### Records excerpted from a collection
============================================================

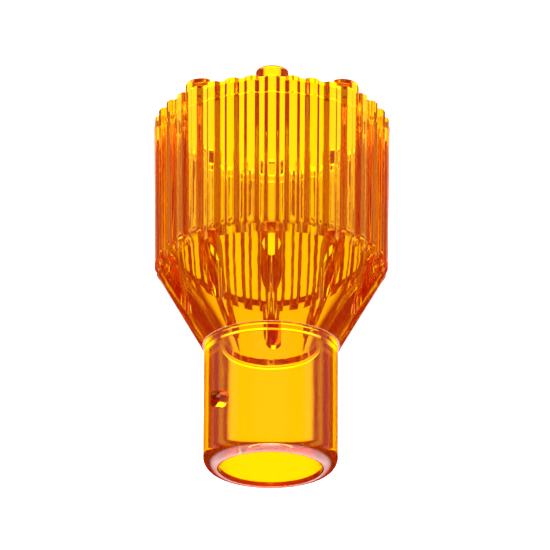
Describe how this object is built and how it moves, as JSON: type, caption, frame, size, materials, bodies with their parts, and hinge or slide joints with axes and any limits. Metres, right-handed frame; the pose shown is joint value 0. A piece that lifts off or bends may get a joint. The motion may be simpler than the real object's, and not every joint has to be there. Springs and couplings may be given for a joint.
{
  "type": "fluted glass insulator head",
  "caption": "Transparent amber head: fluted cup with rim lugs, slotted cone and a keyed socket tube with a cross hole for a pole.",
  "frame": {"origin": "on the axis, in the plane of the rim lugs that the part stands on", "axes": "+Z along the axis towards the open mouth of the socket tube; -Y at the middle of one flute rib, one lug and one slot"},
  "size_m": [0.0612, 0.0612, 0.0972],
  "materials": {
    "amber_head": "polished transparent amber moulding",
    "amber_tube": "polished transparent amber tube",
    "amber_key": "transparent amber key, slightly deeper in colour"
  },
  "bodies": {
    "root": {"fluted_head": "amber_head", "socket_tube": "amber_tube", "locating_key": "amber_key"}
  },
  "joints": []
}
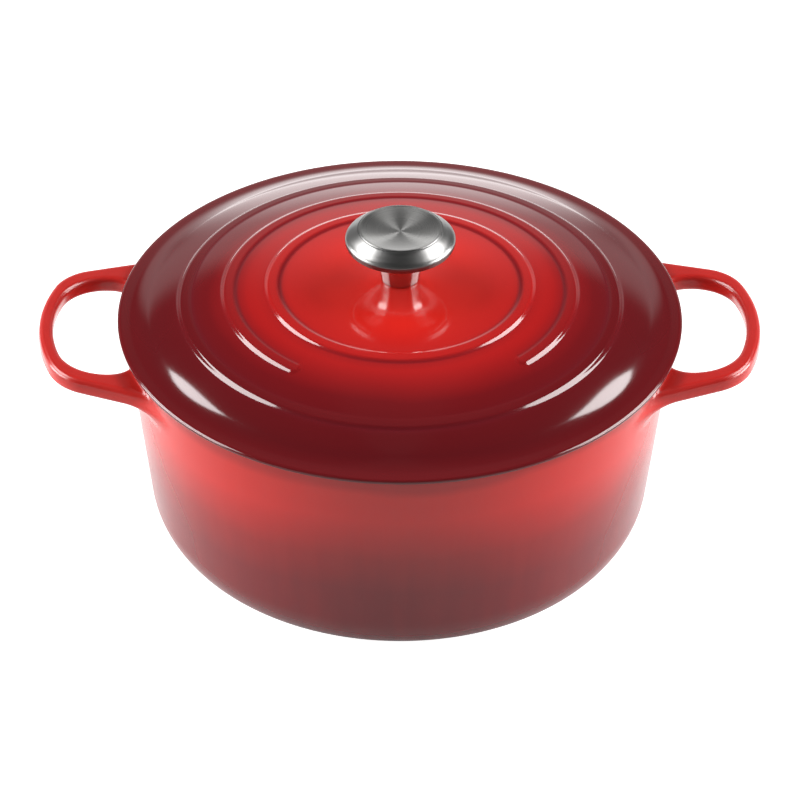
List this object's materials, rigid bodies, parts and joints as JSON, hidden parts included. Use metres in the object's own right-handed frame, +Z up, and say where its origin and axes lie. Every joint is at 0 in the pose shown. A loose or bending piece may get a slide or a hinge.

============================================================

### THE PROBLEM
Write out the full listing, keeping every line exactly as it is.

### ANSWER FOR THE TASK
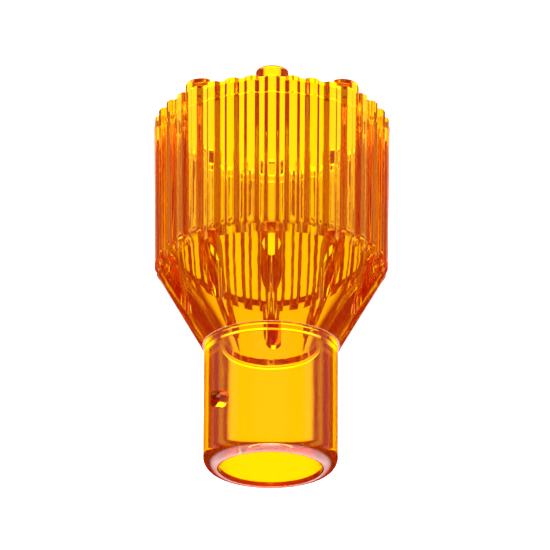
Describe how this object is built and how it moves, as JSON: type, caption, frame, size, materials, bodies with their parts, and hinge or slide joints with axes and any limits. Metres, right-handed frame; the pose shown is joint value 0. A piece that lifts off or bends may get a joint. The motion may be simpler than the real object's, and not every joint has to be there. Springs and couplings may be given for a joint.
{
  "type": "fluted glass insulator head",
  "caption": "Transparent amber head: fluted cup with rim lugs, slotted cone and a keyed socket tube with a cross hole for a pole.",
  "frame": {"origin": "on the axis, in the plane of the rim lugs that the part stands on", "axes": "+Z along the axis towards the open mouth of the socket tube; -Y at the middle of one flute rib, one lug and one slot"},
  "size_m": [0.0612, 0.0612, 0.0972],
  "materials": {
    "amber_head": "polished transparent amber moulding",
    "amber_tube": "polished transparent amber tube",
    "amber_key": "transparent amber key, slightly deeper in colour"
  },
  "bodies": {
    "root": {"fluted_head": "amber_head", "socket_tube": "amber_tube", "locating_key": "amber_key"}
  },
  "joints": []
}
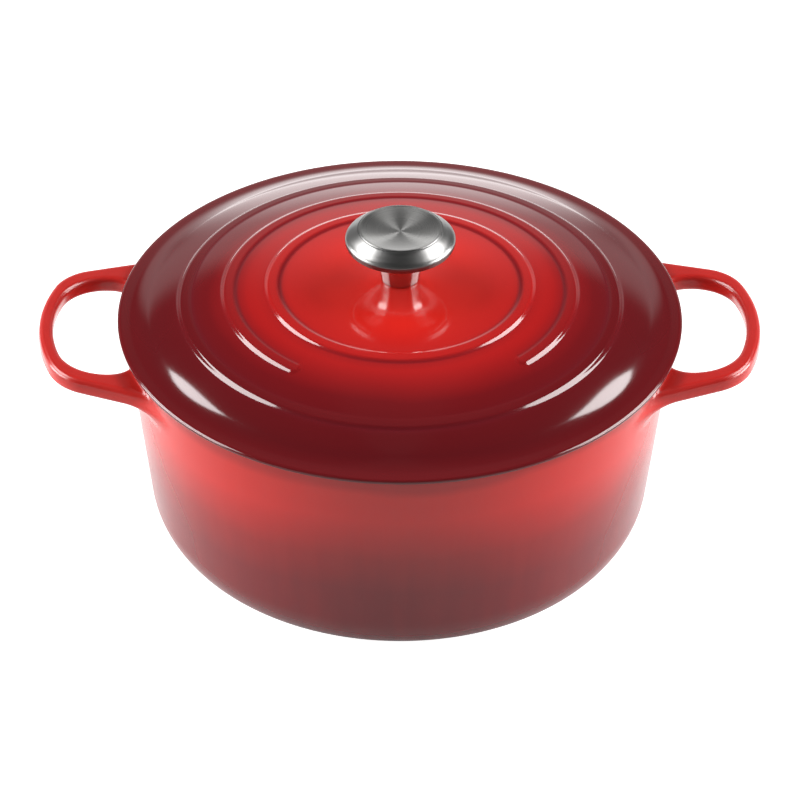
List this object's materials, rigid bodies, parts and joints as JSON, hidden parts included. Use metres in the object's own right-handed frame, +Z up, and say where its origin and axes lie. Every joint is at 0 in the pose shown. A loose or bending piece may get a slide or a hinge.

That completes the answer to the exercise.